### TASK:
Return every record verbatim.

Begin

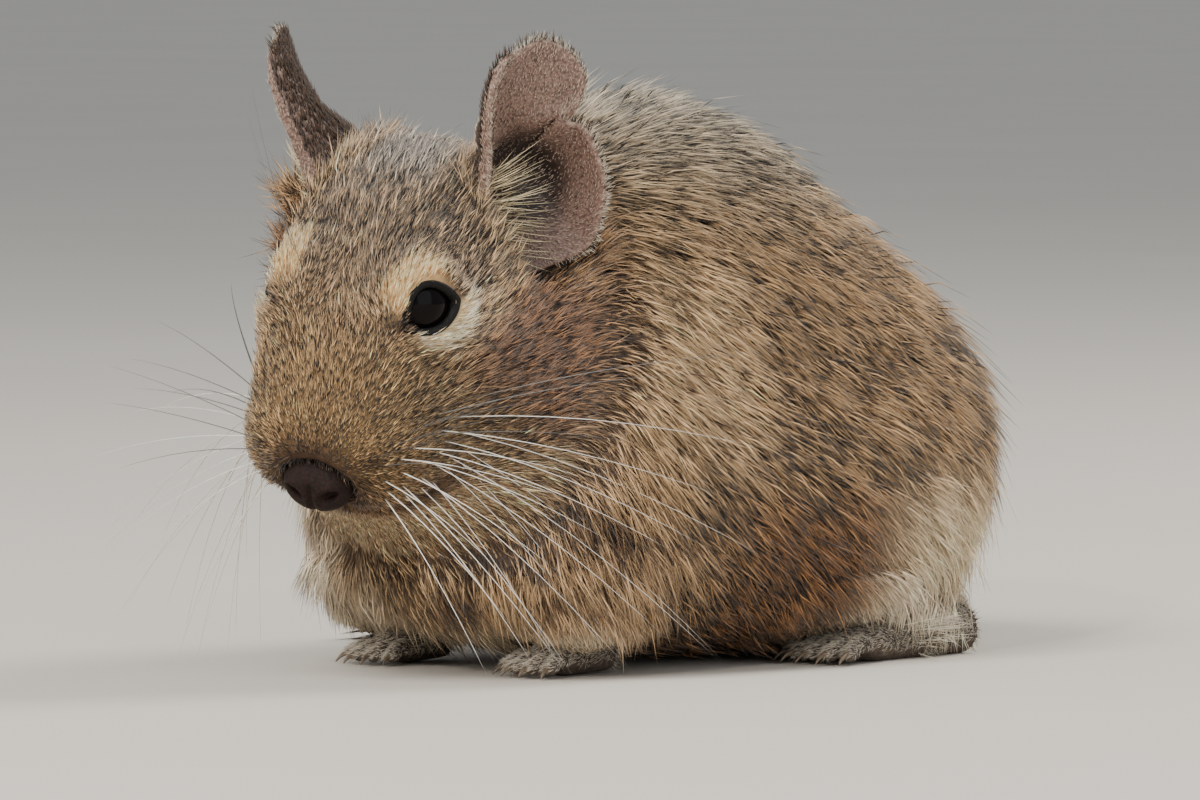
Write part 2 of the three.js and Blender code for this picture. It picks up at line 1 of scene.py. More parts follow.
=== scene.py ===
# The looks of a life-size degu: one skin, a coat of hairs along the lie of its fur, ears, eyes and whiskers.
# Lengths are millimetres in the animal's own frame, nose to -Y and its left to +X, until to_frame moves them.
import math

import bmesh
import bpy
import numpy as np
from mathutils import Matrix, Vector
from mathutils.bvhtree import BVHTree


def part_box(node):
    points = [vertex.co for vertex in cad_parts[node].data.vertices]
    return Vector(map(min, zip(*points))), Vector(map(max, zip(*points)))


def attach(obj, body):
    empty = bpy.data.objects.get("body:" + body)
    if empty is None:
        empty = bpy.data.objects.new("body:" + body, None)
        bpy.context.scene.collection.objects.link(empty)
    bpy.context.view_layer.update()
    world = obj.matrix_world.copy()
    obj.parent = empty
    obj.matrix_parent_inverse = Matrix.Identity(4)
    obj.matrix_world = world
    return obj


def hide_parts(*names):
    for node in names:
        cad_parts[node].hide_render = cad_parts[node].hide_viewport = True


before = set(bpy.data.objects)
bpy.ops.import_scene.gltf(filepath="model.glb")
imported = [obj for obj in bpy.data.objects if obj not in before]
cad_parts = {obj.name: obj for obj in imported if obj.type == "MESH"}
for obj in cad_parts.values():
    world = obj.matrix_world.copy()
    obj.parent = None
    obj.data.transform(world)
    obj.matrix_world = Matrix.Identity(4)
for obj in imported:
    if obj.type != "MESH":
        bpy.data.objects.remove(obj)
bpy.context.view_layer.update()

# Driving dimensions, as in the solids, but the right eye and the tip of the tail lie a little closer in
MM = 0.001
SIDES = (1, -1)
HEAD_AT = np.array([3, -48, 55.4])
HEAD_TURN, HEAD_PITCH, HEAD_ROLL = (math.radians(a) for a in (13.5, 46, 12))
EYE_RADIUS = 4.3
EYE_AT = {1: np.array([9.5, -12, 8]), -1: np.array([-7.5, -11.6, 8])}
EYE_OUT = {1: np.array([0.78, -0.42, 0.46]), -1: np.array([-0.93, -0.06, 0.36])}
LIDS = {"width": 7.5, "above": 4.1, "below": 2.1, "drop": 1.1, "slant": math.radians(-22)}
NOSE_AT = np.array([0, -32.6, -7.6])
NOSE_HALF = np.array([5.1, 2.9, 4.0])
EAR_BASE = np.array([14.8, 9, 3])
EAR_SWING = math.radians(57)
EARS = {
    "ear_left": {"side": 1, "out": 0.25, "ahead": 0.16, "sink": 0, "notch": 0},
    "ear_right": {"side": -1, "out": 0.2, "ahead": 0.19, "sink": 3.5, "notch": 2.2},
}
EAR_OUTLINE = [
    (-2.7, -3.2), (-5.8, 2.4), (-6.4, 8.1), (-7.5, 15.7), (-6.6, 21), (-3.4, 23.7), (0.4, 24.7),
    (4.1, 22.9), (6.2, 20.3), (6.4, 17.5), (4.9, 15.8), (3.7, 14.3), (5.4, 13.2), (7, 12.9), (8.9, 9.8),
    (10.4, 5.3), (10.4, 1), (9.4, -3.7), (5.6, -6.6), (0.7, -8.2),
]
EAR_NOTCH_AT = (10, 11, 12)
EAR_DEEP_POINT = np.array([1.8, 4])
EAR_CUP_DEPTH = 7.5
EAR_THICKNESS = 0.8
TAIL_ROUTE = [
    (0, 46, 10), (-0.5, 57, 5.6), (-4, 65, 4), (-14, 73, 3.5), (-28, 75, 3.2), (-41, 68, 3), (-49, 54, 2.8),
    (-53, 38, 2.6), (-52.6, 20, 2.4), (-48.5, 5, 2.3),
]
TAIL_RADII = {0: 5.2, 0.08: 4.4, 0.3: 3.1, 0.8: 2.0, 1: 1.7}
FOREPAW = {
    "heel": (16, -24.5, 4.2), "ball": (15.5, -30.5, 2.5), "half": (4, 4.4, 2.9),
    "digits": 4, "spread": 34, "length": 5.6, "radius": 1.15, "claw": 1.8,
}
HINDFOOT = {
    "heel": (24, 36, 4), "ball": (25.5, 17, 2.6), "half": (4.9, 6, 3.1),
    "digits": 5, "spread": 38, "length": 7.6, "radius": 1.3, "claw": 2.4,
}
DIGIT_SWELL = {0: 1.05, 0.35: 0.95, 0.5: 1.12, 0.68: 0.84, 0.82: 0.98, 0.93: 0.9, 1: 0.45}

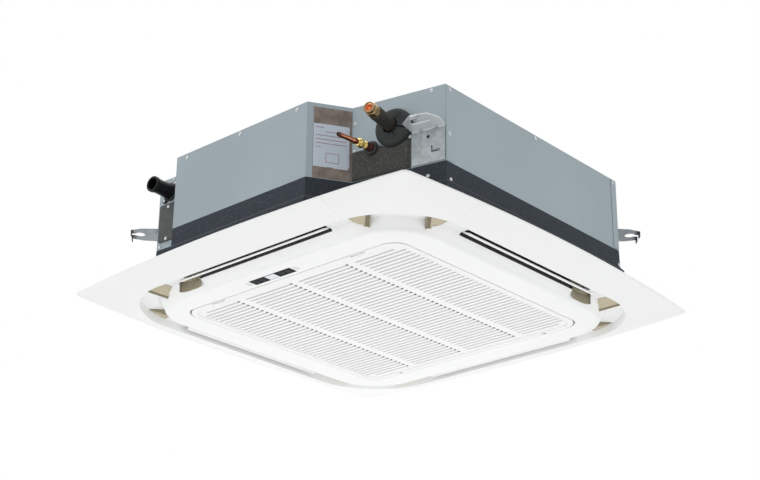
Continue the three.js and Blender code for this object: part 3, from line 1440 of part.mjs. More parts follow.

End

### SOLUTION FOR THIS TASK:
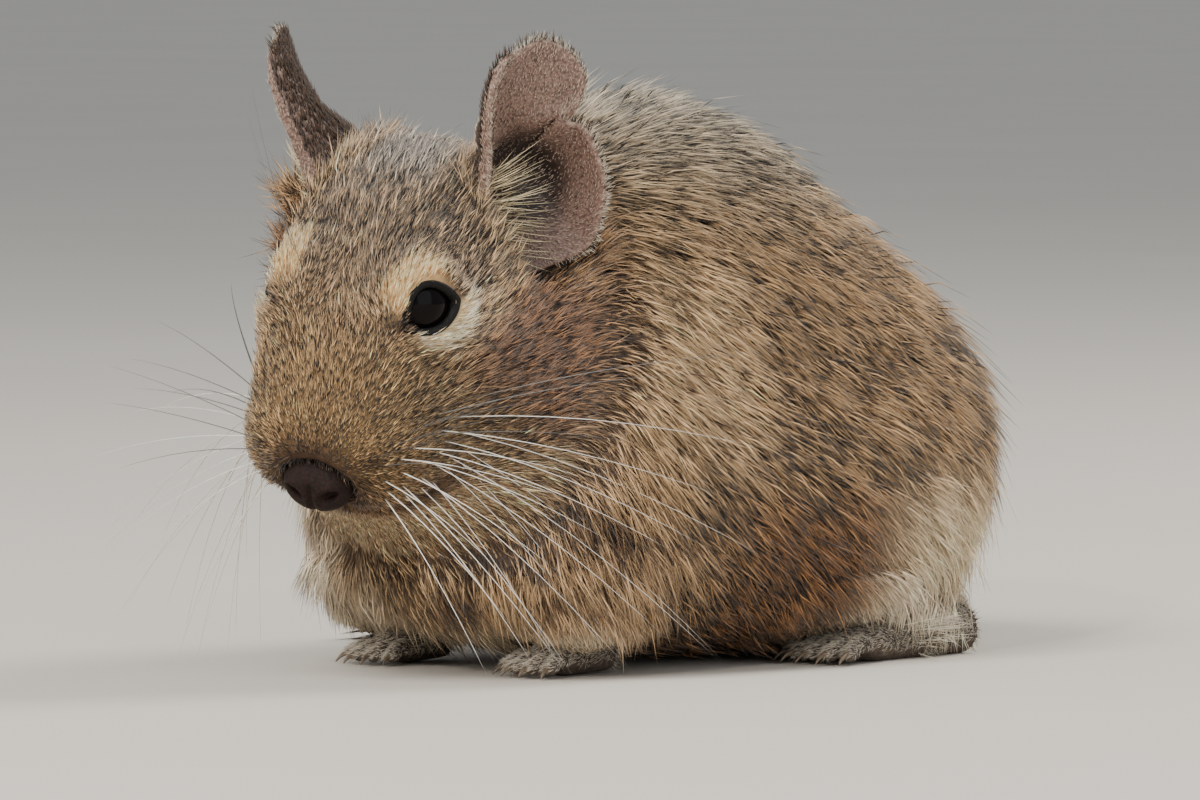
Write part 2 of the three.js and Blender code for this picture. It picks up at line 1 of scene.py. More parts follow.
=== scene.py ===
# The looks of a life-size degu: one skin, a coat of hairs along the lie of its fur, ears, eyes and whiskers.
# Lengths are millimetres in the animal's own frame, nose to -Y and its left to +X, until to_frame moves them.
import math

import bmesh
import bpy
import numpy as np
from mathutils import Matrix, Vector
from mathutils.bvhtree import BVHTree


def part_box(node):
    points = [vertex.co for vertex in cad_parts[node].data.vertices]
    return Vector(map(min, zip(*points))), Vector(map(max, zip(*points)))


def attach(obj, body):
    empty = bpy.data.objects.get("body:" + body)
    if empty is None:
        empty = bpy.data.objects.new("body:" + body, None)
        bpy.context.scene.collection.objects.link(empty)
    bpy.context.view_layer.update()
    world = obj.matrix_world.copy()
    obj.parent = empty
    obj.matrix_parent_inverse = Matrix.Identity(4)
    obj.matrix_world = world
    return obj


def hide_parts(*names):
    for node in names:
        cad_parts[node].hide_render = cad_parts[node].hide_viewport = True


before = set(bpy.data.objects)
bpy.ops.import_scene.gltf(filepath="model.glb")
imported = [obj for obj in bpy.data.objects if obj not in before]
cad_parts = {obj.name: obj for obj in imported if obj.type == "MESH"}
for obj in cad_parts.values():
    world = obj.matrix_world.copy()
    obj.parent = None
    obj.data.transform(world)
    obj.matrix_world = Matrix.Identity(4)
for obj in imported:
    if obj.type != "MESH":
        bpy.data.objects.remove(obj)
bpy.context.view_layer.update()

# Driving dimensions, as in the solids, but the right eye and the tip of the tail lie a little closer in
MM = 0.001
SIDES = (1, -1)
HEAD_AT = np.array([3, -48, 55.4])
HEAD_TURN, HEAD_PITCH, HEAD_ROLL = (math.radians(a) for a in (13.5, 46, 12))
EYE_RADIUS = 4.3
EYE_AT = {1: np.array([9.5, -12, 8]), -1: np.array([-7.5, -11.6, 8])}
EYE_OUT = {1: np.array([0.78, -0.42, 0.46]), -1: np.array([-0.93, -0.06, 0.36])}
LIDS = {"width": 7.5, "above": 4.1, "below": 2.1, "drop": 1.1, "slant": math.radians(-22)}
NOSE_AT = np.array([0, -32.6, -7.6])
NOSE_HALF = np.array([5.1, 2.9, 4.0])
EAR_BASE = np.array([14.8, 9, 3])
EAR_SWING = math.radians(57)
EARS = {
    "ear_left": {"side": 1, "out": 0.25, "ahead": 0.16, "sink": 0, "notch": 0},
    "ear_right": {"side": -1, "out": 0.2, "ahead": 0.19, "sink": 3.5, "notch": 2.2},
}
EAR_OUTLINE = [
    (-2.7, -3.2), (-5.8, 2.4), (-6.4, 8.1), (-7.5, 15.7), (-6.6, 21), (-3.4, 23.7), (0.4, 24.7),
    (4.1, 22.9), (6.2, 20.3), (6.4, 17.5), (4.9, 15.8), (3.7, 14.3), (5.4, 13.2), (7, 12.9), (8.9, 9.8),
    (10.4, 5.3), (10.4, 1), (9.4, -3.7), (5.6, -6.6), (0.7, -8.2),
]
EAR_NOTCH_AT = (10, 11, 12)
EAR_DEEP_POINT = np.array([1.8, 4])
EAR_CUP_DEPTH = 7.5
EAR_THICKNESS = 0.8
TAIL_ROUTE = [
    (0, 46, 10), (-0.5, 57, 5.6), (-4, 65, 4), (-14, 73, 3.5), (-28, 75, 3.2), (-41, 68, 3), (-49, 54, 2.8),
    (-53, 38, 2.6), (-52.6, 20, 2.4), (-48.5, 5, 2.3),
]
TAIL_RADII = {0: 5.2, 0.08: 4.4, 0.3: 3.1, 0.8: 2.0, 1: 1.7}
FOREPAW = {
    "heel": (16, -24.5, 4.2), "ball": (15.5, -30.5, 2.5), "half": (4, 4.4, 2.9),
    "digits": 4, "spread": 34, "length": 5.6, "radius": 1.15, "claw": 1.8,
}
HINDFOOT = {
    "heel": (24, 36, 4), "ball": (25.5, 17, 2.6), "half": (4.9, 6, 3.1),
    "digits": 5, "spread": 38, "length": 7.6, "radius": 1.3, "claw": 2.4,
}
DIGIT_SWELL = {0: 1.05, 0.35: 0.95, 0.5: 1.12, 0.68: 0.84, 0.82: 0.98, 0.93: 0.9, 1: 0.45}

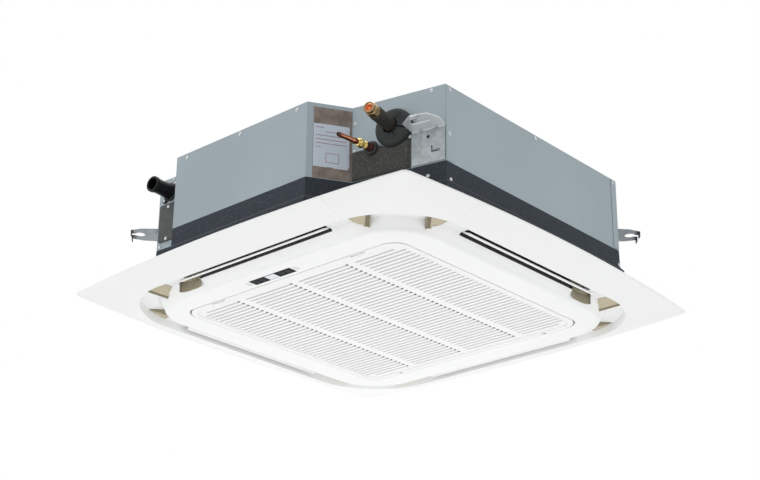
Continue the three.js and Blender code for this object: part 3, from line 1440 of part.mjs. More parts follow.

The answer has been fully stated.